The HP s5688d Slimline will only accept half-height GPU's. The PSU is also a non-standard unit so you will not find a PSU that would have sufficient power for a larger GPU. Actually, the 220W PSU that is included with the PC is underpowered for the 5450 that is also included in the unit.


----------



## jeremycyk (May 3, 2012)

Oh ok so i have to change the case and psu in-order to get the sapphire radeon 6850 able to fit and run well? Its compatible with my mobo right?


----------



## Moontalker (Apr 21, 2012)

Yes, it is. This one would fit the case:
Newegg.com - SAPPHIRE Radeon HD 6670 1GB 128-bit GDDR5 PCI Express 2.1 x16 HDCP Ready Low Profile Video Card (100326LP )
But it's much slower than 6850. Check if the performance is OK for your needs:
Sapphire HD 6670 Low Profile Review - Overclockers Club


----------



## jeremycyk (May 3, 2012)

Oh that doesn't reach my wants, anyway thanks for the info and help!


----------



## Tyree (May 10, 2009)

jeremycyk said:


> Oh that doesn't reach my wants, anyway thanks for the info and help!

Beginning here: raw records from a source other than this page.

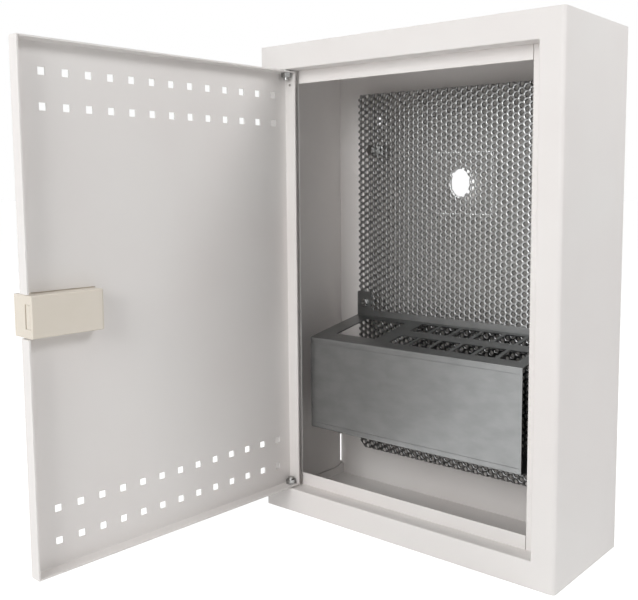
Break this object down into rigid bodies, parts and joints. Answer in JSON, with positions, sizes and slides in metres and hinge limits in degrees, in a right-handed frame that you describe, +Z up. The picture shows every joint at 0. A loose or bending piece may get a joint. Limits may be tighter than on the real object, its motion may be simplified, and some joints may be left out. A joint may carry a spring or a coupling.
{
  "type": "home wiring enclosure",
  "caption": "Shallow sheet-steel wall cabinet for home network wiring, with a hinged vented door, a slide latch, a perforated mounting plate and a sloping bracket for jacks.",
  "frame": {"origin": "centre of the underside of the box, without the open door", "axes": "+X to the right as seen facing the opening, +Y from the door side to the wall, +Z up"},
  "size_m": [0.3, 0.3569, 0.425],
  "materials": {
    "white_paint": "semi-gloss warm white powder coat",
    "plate_steel": "dull galvanised",
    "bracket_steel": "satin galvanised",
    "zinc_fastener": "bright zinc",
    "latch_plastic": "smooth warm off-white"
  },
  "bodies": {
    "cabinet": {"shell_wrap": "white_paint", "top_panel": "white_paint", "bottom_panel": "white_paint", "back_panel": "white_paint", "mounting_studs": "zinc_fastener", "stud_spacers": "zinc_fastener", "mounting_plate": "plate_steel", "plate_washers": "zinc_fastener", "plate_nuts": "zinc_fastener", "socket_bracket": "bracket_steel", "bracket_screws": "zinc_fastener", "bracket_nuts": "zinc_fastener"},
    "door": {"door_tray": "white_paint", "hinge_bolts": "zinc_fastener", "hinge_washers": "zinc_fastener", "hinge_nuts": "zinc_fastener", "latch_case": "latch_plastic"},
    "latch": {"latch_bolt": "latch_plastic", "latch_thumb": "latch_plastic"}
  },
  "joints": [
    {"name": "door_hinge", "type": "hinge", "parent": "cabinet", "child": "door", "pos_m": [-0.1226, -0.05, 0.2125], "axis": [0, 0, -1], "range_deg": [-92, 6.5]},
    {"name": "latch_slide", "type": "slide", "parent": "door", "child": "latch", "axis": [-0.0349, -0.9994, 0], "range_m": [0, 0.0065]}
  ]
}
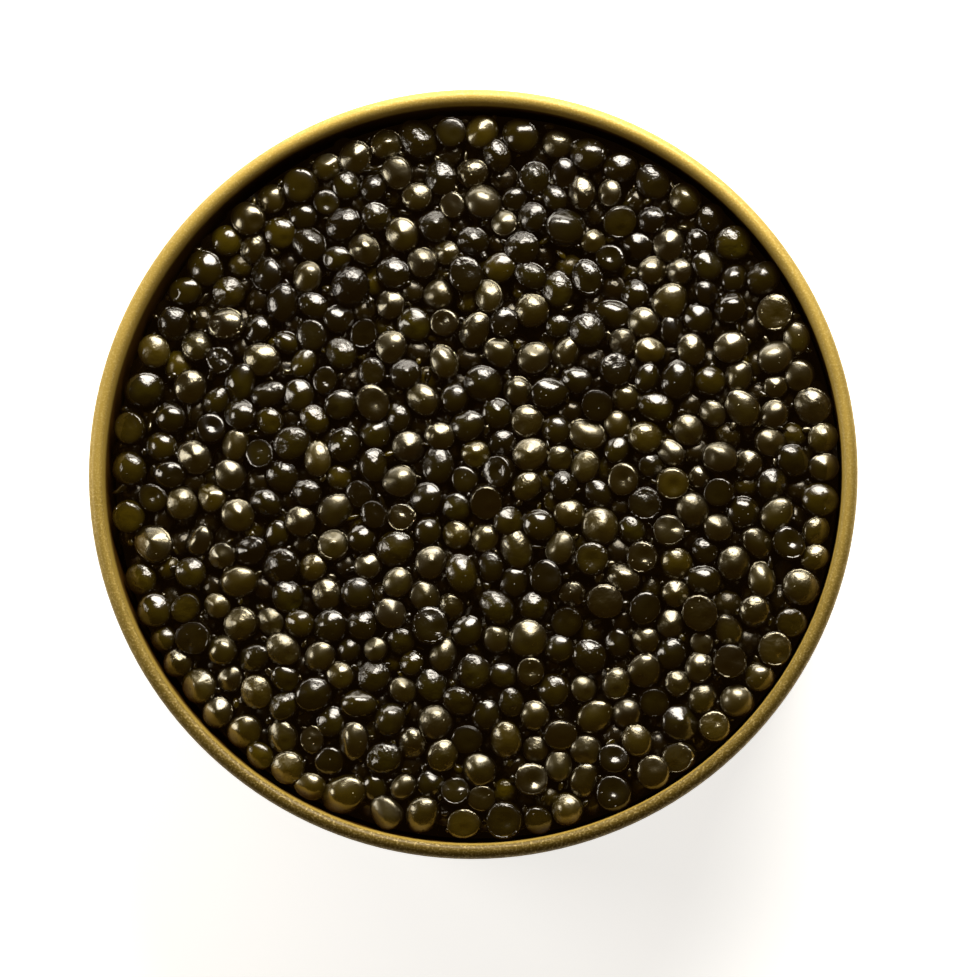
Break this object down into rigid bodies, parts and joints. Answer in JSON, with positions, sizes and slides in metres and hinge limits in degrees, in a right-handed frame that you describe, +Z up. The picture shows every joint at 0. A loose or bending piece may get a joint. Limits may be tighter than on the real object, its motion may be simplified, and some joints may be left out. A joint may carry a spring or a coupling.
{
  "type": "tin of caviar",
  "caption": "Open round gold-lacquered tin with a rolled rim, filled to just under the rim with large, glossy, near-black sturgeon roe.",
  "frame": {"origin": "middle of the tin's underside, in the plane of its foot ring", "axes": "+Z up out of the open mouth; +X to the right and +Y to the top of the picture"},
  "size_m": [0.08, 0.08, 0.026],
  "materials": {
    "tin": "satin gold lacquer on tinplate",
    "roe": "wet, glossy, near-black olive brown"
  },
  "bodies": {
    "root": {"tin": "tin", "roe": "roe"}
  },
  "joints": []
}
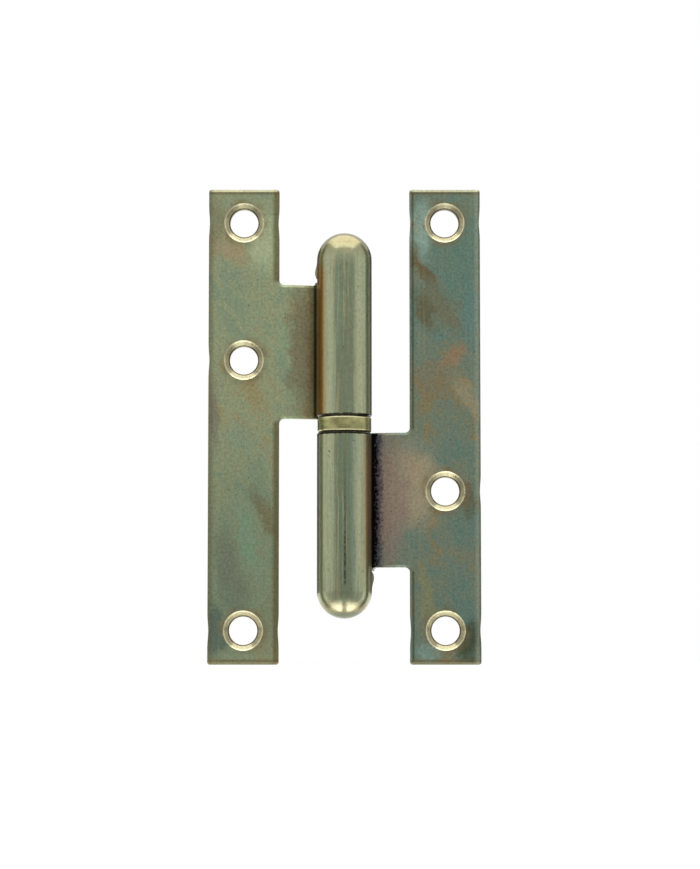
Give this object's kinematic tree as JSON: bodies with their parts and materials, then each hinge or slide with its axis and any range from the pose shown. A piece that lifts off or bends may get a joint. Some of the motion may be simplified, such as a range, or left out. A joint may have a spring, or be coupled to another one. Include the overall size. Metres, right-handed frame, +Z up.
{
  "type": "lift-off door hinge",
  "caption": "Steel lift-off door hinge: two tall countersunk leaves, each rolled into a round-ended knuckle, turning on a fixed pin with a ring between them.",
  "frame": {"origin": "on the pin axis at mid height, in the middle of the ring between the knuckles", "axes": "+Z up along the pin, towards the leaf that lifts off; -Y is the front, where the countersinks and the knuckles stand out; the leaves open flat along X, the one that lifts off on -X"},
  "size_m": [0.08, 0.016, 0.14],
  "materials": {
    "plated_leaf": "yellow chromate over zinc, olive to teal, satin",
    "pin_steel": "bright drawn steel, lightly greased",
    "ring_brass": "turned brass, satin"
  },
  "bodies": {
    "lower": {"lower_leaf": "plated_leaf", "hinge_pin": "pin_steel"},
    "ring": {"friction_ring": "ring_brass"},
    "upper": {"upper_leaf": "plated_leaf"}
  },
  "joints": [
    {"name": "leaf_swing", "type": "hinge", "parent": "lower", "child": "ring", "pos_m": [0, 0, 0], "axis": [0, 0, 1], "range_deg": [-150, 180]},
    {"name": "lift_off", "type": "slide", "parent": "ring", "child": "upper", "axis": [0, 0, 1], "range_m": [0, 0.045]}
  ]
}
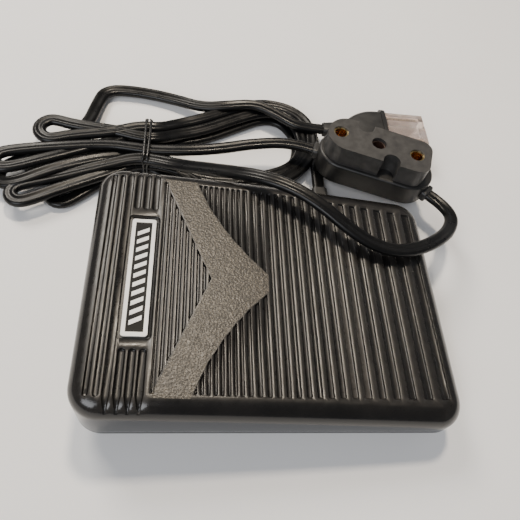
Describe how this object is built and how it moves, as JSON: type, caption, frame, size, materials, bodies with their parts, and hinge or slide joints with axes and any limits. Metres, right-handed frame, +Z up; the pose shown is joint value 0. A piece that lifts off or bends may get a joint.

And, as noted in Post #7, your PSU would not power a 6850 and your case will not accept a standard ATX PSU.


----------



## Tyree (May 10, 2009)

jeremycyk said:


> Oh ok so i have to change the case and psu in-order to get the sapphire radeon 6850 able to fit and run well? Its compatible with my mobo right?


Correct. A mid-Tower case and a good quality 650W minimum PSU.
SeaSonic-XFX-Corsair (not the CX-GS-M Series) are top quality PSU's.
CoolerMaster and Antec have some good quality cases under $75.
Here are several CM under $50.
Newegg.com - Computer Hardware, Computer Cases, Computer Cases, Cooler Master, $25 - $50


----------



## jeremycyk (May 3, 2012)

Interested in the CM rc 341 and a sea sonic S12ll-620w 80+ bronze. Is the case compatible with my mobo?


----------



## Tyree (May 10, 2009)

I've used a few of the CM 431 cases. It's a little tight to work in but a nice case.
The 620W SeaSonic is a top quality unit but underpowered for the 6850 GPU. You need to be at 650W to insure sufficient power over time.

Newegg.com - XFX Core Edition PRO650W (P1-650S-NLB9) 650W ATX12V 2.2 & ESP12V 2.91 SLI Ready CrossFire Ready 80 PLUS BRONZE Certified Active PFC Power Supply

Newegg.com - CORSAIR Enthusiast Series TX650 V2 650W ATX12V v2.31/ EPS12V v2.92 80 PLUS BRONZE Certified Active PFC High Performance Power Supply


----------



## jeremycyk (May 3, 2012)

Im using a single sapphire 6850 , 650w really that matters? I don't really use 24/7


----------



## Moontalker (Apr 21, 2012)

HD 6850 is quite efficient. I think it peaks at around 130w, so a high quality 450-500w PSU will do.


----------



## Moontalker (Apr 21, 2012)

This one here is an amazing PSU:
Newegg.com - Rosewill CAPSTONE Series CAPSTONE-450 450W Continuous @ 50°C, 80 PLUS GOLD Certified, Single +12V Rail, ATX12V v2.31 / EPS12V v2.92, SLI Ready, CrossFire Ready, Active - PFC Power Supply
Unbeatable in that price range.


----------



## Tyree (May 10, 2009)

Rosewill PSU's are basically junk, are not recommended here and 450W is below the GPU chip manufacturer's recommended minimum power. You need 650W for a 6850. 
Go with one of the PSU's I listed in Post #14 to avoid problems and damage to your components.


----------



## Moontalker (Apr 21, 2012)

With all due respect *Tyree*, you are wrong in this here case.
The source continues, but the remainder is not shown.